There were many excellent resources online that explain the installation of a single node pseudo-distributed Hadoop installation like here. But I saw that many of these existing instructions are for installing older versions of Hadoop and there has been some minor changes since then. In this post I will be explaining how I installed Hadoop 2.6.2 on Ubuntu 15.10 along with some cool stuff about SSH.

Install Java
Hadoop requires a working Java 1.5+ installation. Get it here.

Add a new user
We will use a dedicated Hadoop user account for running Hadoop. While that’s not required it is recommended because it helps in keeping your original user account clean & keeps the hadoop user account secure.

sudo addgroup hadoop
sudo adduser --ingroup hadoop hduser
view raw hadoop1.sh hosted with ❤ by GitHub
This will add the user "hduser" and the group "hadoop" to your local machine. If you would like to give hduser super-user priviliges then add hduser to the sudoers list i.e the sudo user group by using:
sudo adduser hduser sudo
view raw hadoop2.sh hosted with ❤ by GitHub

Stuff about SSH

For doing secure communications we need to create an asymmetric key consisting of a private/public pair of keys. The private key is kept on the computer you log in from and so the public/private key pair is created here itself to avoid the hassle of moving the private key later to another location via (maybe) insecure channels.

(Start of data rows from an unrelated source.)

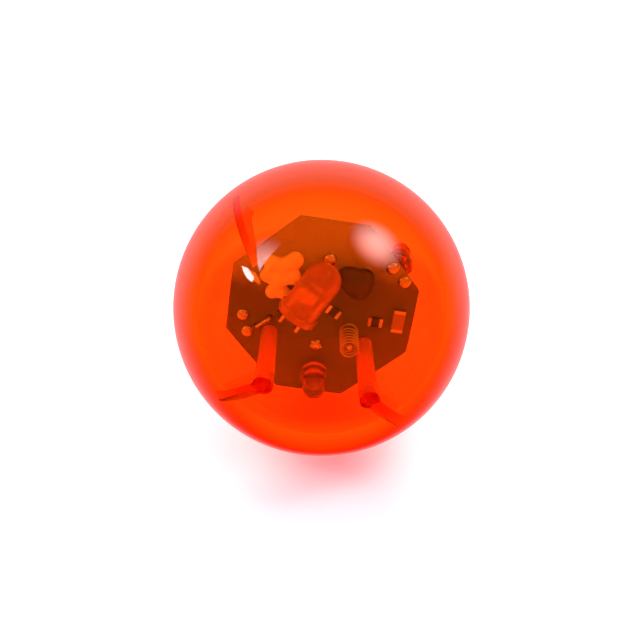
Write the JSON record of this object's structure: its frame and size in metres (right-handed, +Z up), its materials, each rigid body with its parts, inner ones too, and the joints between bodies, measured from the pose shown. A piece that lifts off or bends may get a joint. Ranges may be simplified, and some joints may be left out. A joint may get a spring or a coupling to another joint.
{
  "type": "light-up cat ball",
  "caption": "Clear orange plastic toy ball for a cat, with a circuit board inside that blinks its lamps when the ball is knocked.",
  "frame": {"origin": "centre of the ball, which is also the middle of the circuit board", "axes": "+Z up, with the floor below at -Z; the front half, over the side of the board with the switch, faces -Y; +X to the right of a viewer who faces the front half"},
  "size_m": [0.04, 0.04, 0.04],
  "materials": {
    "clear_orange": "clear, polished",
    "board_laminate": "paper laminate, satin",
    "clear_lens": "clear, polished",
    "tinned_wire": "tinned, bright",
    "solder": "bright solder",
    "hot_glue": "cloudy, glossy",
    "spring_steel": "bright spring wire",
    "black_resin": "glossy drop",
    "tan_ceramic": "fired ceramic",
    "black_ceramic": "fired ceramic",
    "contact_bronze": "plated spring bronze",
    "sleeve_film": "shrunk film",
    "nickel_steel": "nickel plated",
    "white_nylon": "moulded"
  },
  "bodies": {
    "ball": {"front_shell": "clear_orange", "rear_shell": "clear_orange", "circuit_board": "board_laminate", "glue_bead": "hot_glue", "spring_base": "spring_steel", "switch_pin": "tinned_wire", "switch_solder": "solder", "chip_blob": "black_resin", "chip_capacitor": "tan_ceramic", "chip_resistors": "black_ceramic", "chip_end_caps": "solder", "jumper_wire": "tinned_wire", "jumper_solder": "solder", "battery_contact": "contact_bronze", "battery_sleeve": "sleeve_film", "battery_clip": "nickel_steel", "clip_solder": "solder", "front_led_lens": "clear_lens", "front_led_leads": "tinned_wire", "front_led_solder": "solder", "upper_led_lens": "clear_lens", "upper_led_leads": "tinned_wire", "upper_led_solder": "solder", "side_led_lens": "clear_lens", "side_led_leads": "tinned_wire", "side_led_solder": "solder", "lying_led_lens": "clear_lens", "lying_led_leads": "tinned_wire", "lying_led_solder": "solder", "near_cell_can": "nickel_steel", "near_cell_seal": "white_nylon", "near_cell_cap": "nickel_steel", "far_cell_can": "nickel_steel", "far_cell_seal": "white_nylon", "far_cell_cap": "nickel_steel"},
    "spring": {"motion_spring": "spring_steel"}
  },
  "joints": [
    {"name": "spring_wobble", "type": "hinge", "parent": "ball", "child": "spring", "pos_m": [0.00368, -0.00153, -0.00309], "axis": [1, 0, 0], "range_deg": [-7.5, 7.5], "stiffness_Nm_per_rad": 0.000027}
  ]
}
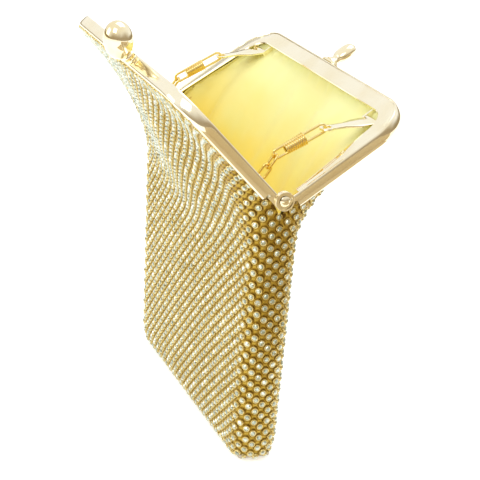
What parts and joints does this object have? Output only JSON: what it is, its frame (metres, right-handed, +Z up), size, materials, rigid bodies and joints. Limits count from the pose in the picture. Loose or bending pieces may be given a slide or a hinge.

A pass-phrase can be added during the creation of the key pair. The work of this  phrase is to unlock the private key that will allow the decryption of the incoming encrypted data. An SSH key pass-phrase is a secondary form of security that gives you a little time to change the keys when your original keys are stolen. This can be kept blank if there is a high no. of transactions between the hosts otherwise the user will have to enter the pass-phrase to unlock the private key during each transaction. This is applicable for hduser as you don’t want to enter the pass-phrase every time Hadoop interacts with its nodes.

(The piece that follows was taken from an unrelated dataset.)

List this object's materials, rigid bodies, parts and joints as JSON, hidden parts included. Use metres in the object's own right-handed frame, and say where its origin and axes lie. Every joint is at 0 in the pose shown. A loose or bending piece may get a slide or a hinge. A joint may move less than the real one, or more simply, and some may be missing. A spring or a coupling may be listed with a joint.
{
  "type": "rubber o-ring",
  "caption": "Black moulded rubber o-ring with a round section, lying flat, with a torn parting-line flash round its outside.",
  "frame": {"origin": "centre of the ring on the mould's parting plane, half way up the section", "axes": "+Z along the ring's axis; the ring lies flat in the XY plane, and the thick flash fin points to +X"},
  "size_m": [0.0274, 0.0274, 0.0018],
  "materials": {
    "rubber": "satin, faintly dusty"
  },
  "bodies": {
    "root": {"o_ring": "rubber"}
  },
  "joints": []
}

The public key is added to the .ssh/authorized_keys file on all the computers you want to log in to.

It is a good idea to disable the PasswordAuthentication option when configuring sshd if you don't need it. This is because a lot of people with SSH servers use weak passwords and many online attackers will look for an SSH server, then start guessing passwords at random. If PasswordAuthentication is turned On while configuring sshd then any person can try brute-forcing the password and gain access to the system running the ssh-server. By disabling it we can make sure that only approved systems can gain access to the system. After disabling PasswordAuthentication, you will need to manually add the newly created public key into the .ssh/authorized_keys file of the remote host to gain access to it. Needless to say you most probably won't be able to copy the public ssh key using ssh-copy-id as it requires password authentication to be enabled.

After configuring sshd you will have to restart sshd by using this:
sudo systemctl restart ssh
view raw hadoop3.sh hosted with ❤ by GitHub
During the creation of the keys, if you have named your key something other than id_rsa(or another standard name) say "OfficeKey" then you will have to use the -i option when you use ssh like this:
ssh -i /path/to/privatekey user@host
view raw hadoop4.sh hosted with ❤ by GitHub
This will prevent errors like "Permission denied (publickey)." from popping up.

Installation

Download hadoop and then extract it to /usr/local/.
# This location for the extraction of the tarball becomes HADOOP_HOME later below.
cd /usr/local
sudo tar xzf hadoop-2.6.2.tar.gz
sudo mv hadoop-2.6.2 hadoop
sudo chown -R hduser:hadoop hadoop
view raw hadoop5.sh hosted with ❤ by GitHub

Configuration

Step 1:Add the following to your ~/.bashrc file of user hduser (if you are on bash i.e).
# You have to assign the path where you extracted the tarball as HADOOP_HOME.
export HADOOP_HOME=/usr/local/hadoop
unalias fs &> /dev/null
alias fs="hadoop fs"
unalias hls &> /dev/null
alias hls="fs -ls"
# Add Hadoop bin/ directory to PATH
export PATH=$PATH:$HADOOP_HOME/bin:$HADOOP_HOME/sbin
view raw hadoop6.sh hosted with ❤ by GitHub
Step 2:
Regarding disabling IPv6, IPv6 was already disabled in Hadoop 2.6.2 as defined in the file $HADOOP_HOME/etc/hadoop/hadoop-env.sh.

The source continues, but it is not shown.